Fred Krupp, president of Environmental Defense Fund, said in a press release before the Senate vote that he believed the Inflation Reduction Act of 2022 would “deliver what the American people want: lower energy costs, healthier communities and significant progress on climate change.”

“The proposed clean energy investments would help U.S. businesses be more competitive in the world while creating good jobs. And it would strengthen the reliability of power grids in communities across the country,” he said.

“Taken together, the proposed $369 billion in climate and clean energy investments would be a historic step by Congress to improve people’s lives. The robust package of tax credits would rapidly accelerate our shift toward a modernized economy and make electric vehicles, clean power and clean manufacturing more affordable,” Krupp continued.

“It is encouraging to see $60 billion to advance environmental justice, and we look forward to the continued leadership of environmental justice communities on these provisions. The package also includes a program to reduce methane emissions that harm human health, waste energy resources and drive climate change,” he said.

Reps.

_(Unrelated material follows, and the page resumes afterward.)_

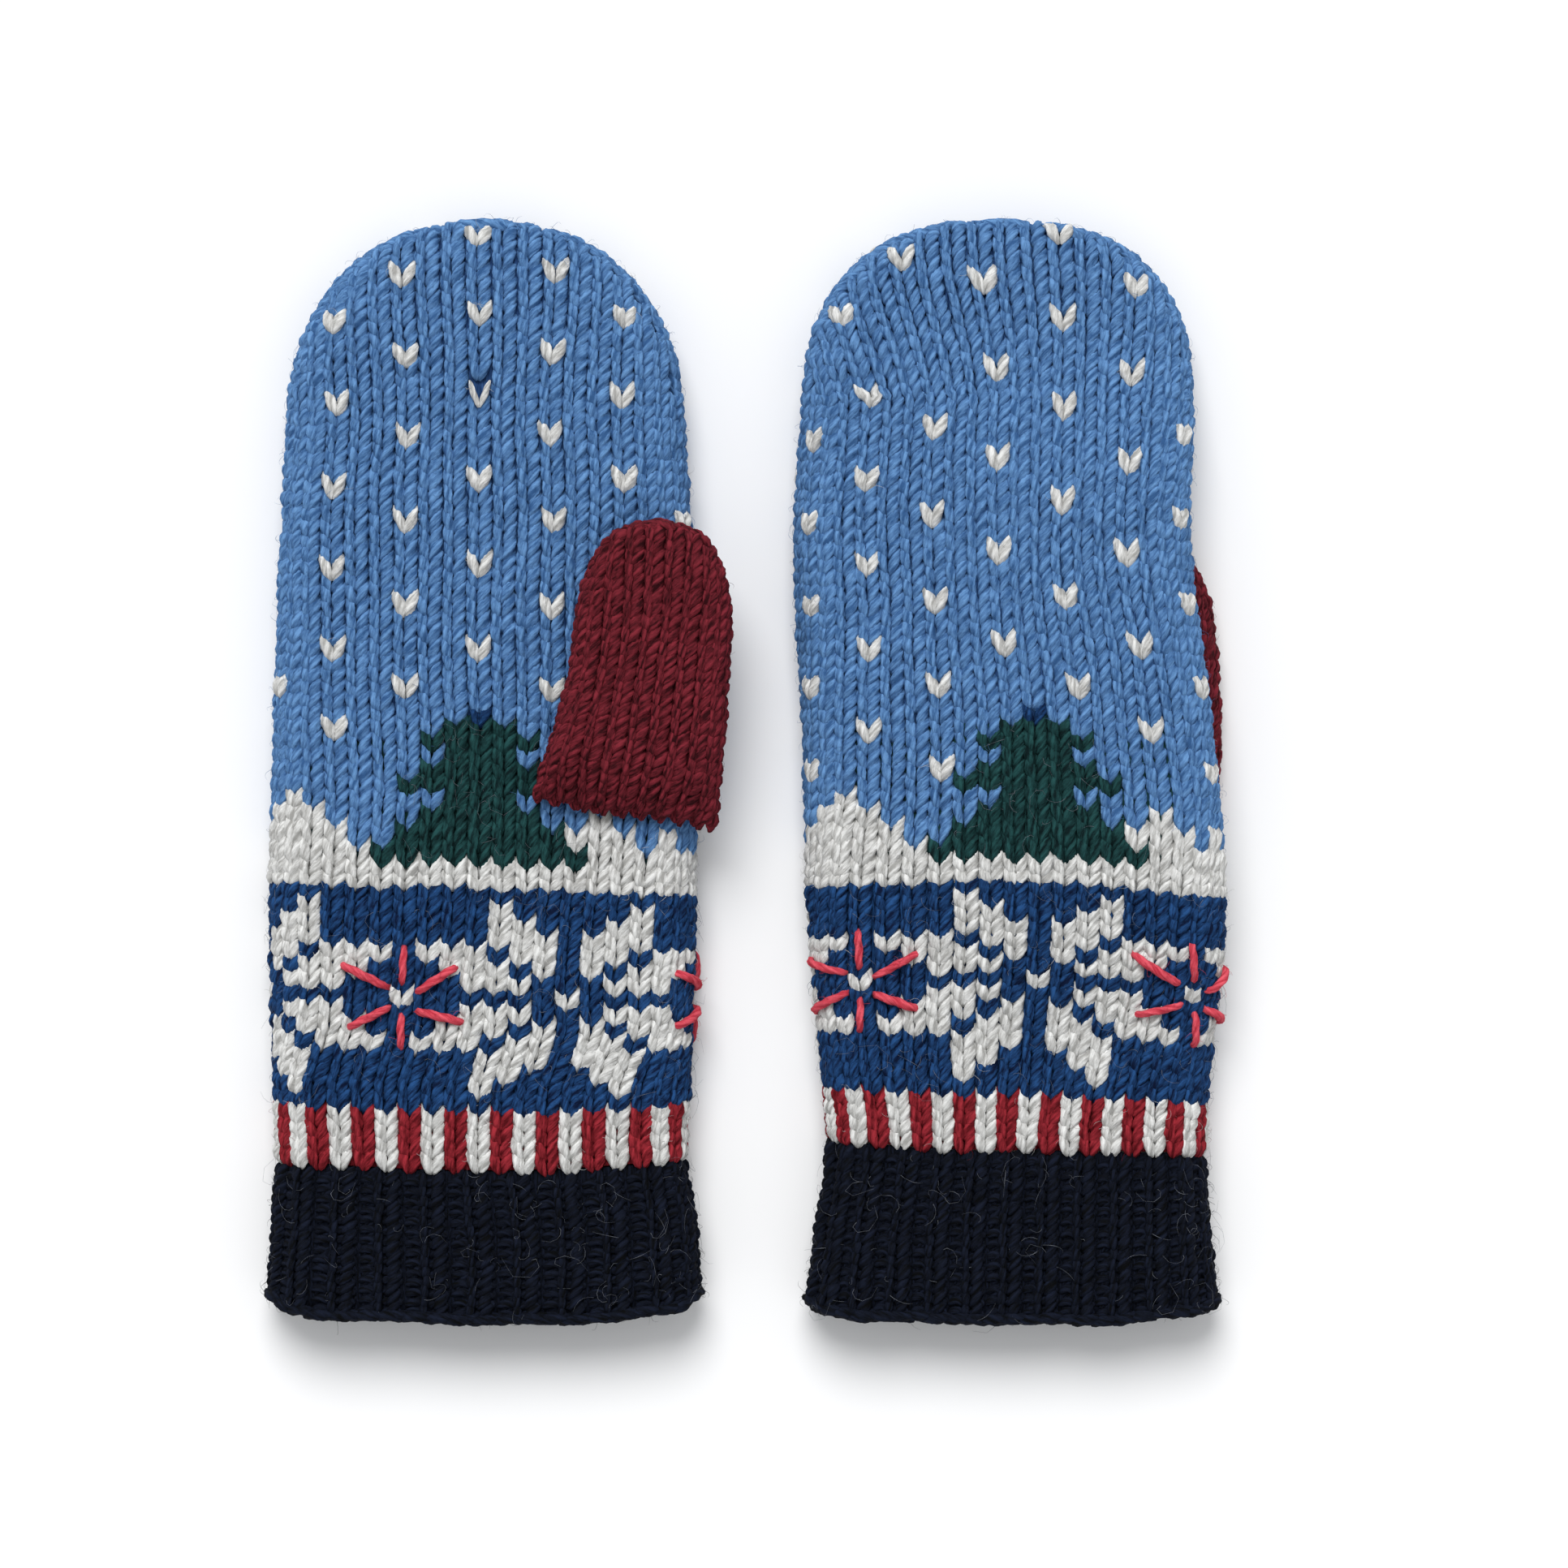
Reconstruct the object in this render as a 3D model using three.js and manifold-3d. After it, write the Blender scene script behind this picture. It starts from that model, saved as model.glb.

Tom O’Halleran, D-Ariz., Ed Case, D-Hawaii, Stephanie Murphy, D-Fla., and Kurt Schrader, D-Ore., all co-chairs of the Blue Dog Coalition of House Democrats, said in a statement that as a group, they’ve “long advocated for fiscally responsible policies” and believe “this bill will place the nation on a sounder economic footing.”


“We remain laser-focused on solving our nation’s major economic, energy and climate problems for future generations, and will move swiftly to send this bill to the president’s desk,” the Blue Dogs said.